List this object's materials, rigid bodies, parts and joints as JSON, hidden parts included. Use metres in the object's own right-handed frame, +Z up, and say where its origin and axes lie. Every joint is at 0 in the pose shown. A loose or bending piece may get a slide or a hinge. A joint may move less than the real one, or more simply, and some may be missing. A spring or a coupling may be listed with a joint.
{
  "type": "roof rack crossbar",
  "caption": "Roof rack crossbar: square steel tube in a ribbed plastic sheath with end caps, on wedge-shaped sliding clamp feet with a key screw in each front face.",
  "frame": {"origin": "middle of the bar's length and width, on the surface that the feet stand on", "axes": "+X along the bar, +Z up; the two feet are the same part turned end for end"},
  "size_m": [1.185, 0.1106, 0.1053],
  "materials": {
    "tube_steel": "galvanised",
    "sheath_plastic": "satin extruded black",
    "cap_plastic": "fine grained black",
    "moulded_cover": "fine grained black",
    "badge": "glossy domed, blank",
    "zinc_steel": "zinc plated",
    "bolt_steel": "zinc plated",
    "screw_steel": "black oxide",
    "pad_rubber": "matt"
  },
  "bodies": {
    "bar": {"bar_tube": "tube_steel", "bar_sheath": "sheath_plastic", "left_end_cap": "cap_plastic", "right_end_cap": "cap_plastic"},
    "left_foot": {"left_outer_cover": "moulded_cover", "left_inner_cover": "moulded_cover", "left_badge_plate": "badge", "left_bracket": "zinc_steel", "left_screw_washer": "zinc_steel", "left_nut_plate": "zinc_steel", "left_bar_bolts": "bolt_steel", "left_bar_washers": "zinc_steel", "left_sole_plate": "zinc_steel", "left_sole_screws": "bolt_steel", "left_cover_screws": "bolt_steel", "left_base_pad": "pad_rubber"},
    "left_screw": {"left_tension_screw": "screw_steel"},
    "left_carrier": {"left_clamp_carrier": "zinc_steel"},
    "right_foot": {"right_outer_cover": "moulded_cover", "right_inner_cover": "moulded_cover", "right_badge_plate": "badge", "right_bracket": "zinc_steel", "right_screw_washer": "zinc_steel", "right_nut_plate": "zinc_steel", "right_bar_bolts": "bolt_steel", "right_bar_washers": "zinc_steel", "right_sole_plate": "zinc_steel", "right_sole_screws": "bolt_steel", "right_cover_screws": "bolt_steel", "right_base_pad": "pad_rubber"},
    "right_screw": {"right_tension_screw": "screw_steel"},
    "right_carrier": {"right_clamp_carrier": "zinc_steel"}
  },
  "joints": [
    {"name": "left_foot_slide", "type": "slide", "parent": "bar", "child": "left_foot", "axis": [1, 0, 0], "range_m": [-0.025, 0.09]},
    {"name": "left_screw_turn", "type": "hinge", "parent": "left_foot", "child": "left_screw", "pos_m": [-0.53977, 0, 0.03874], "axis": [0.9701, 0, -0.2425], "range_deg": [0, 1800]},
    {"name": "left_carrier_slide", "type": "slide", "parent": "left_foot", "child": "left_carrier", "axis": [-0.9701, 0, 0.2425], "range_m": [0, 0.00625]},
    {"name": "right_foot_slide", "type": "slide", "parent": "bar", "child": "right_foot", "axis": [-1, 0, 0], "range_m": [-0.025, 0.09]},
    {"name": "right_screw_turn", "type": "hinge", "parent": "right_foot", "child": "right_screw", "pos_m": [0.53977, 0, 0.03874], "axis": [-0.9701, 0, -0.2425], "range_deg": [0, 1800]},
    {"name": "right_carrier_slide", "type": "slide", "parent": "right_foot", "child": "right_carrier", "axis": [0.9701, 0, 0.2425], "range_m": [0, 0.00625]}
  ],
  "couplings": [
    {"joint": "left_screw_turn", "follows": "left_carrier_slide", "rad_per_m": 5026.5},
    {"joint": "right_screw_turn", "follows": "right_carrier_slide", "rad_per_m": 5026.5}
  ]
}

...

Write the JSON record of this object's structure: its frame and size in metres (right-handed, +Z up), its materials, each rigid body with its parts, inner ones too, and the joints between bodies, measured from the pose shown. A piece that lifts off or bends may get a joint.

→ **YOUR TASK**: Find the lines containing "joints" and pull them out.

→ **REPLY**:
List this object's materials, rigid bodies, parts and joints as JSON, hidden parts included. Use metres in the object's own right-handed frame, +Z up, and say where its origin and axes lie. Every joint is at 0 in the pose shown. A loose or bending piece may get a slide or a hinge. A joint may move less than the real one, or more simply, and some may be missing. A spring or a coupling may be listed with a joint.
  "joints": [
Write the JSON record of this object's structure: its frame and size in metres (right-handed, +Z up), its materials, each rigid body with its parts, inner ones too, and the joints between bodies, measured from the pose shown. A piece that lifts off or bends may get a joint.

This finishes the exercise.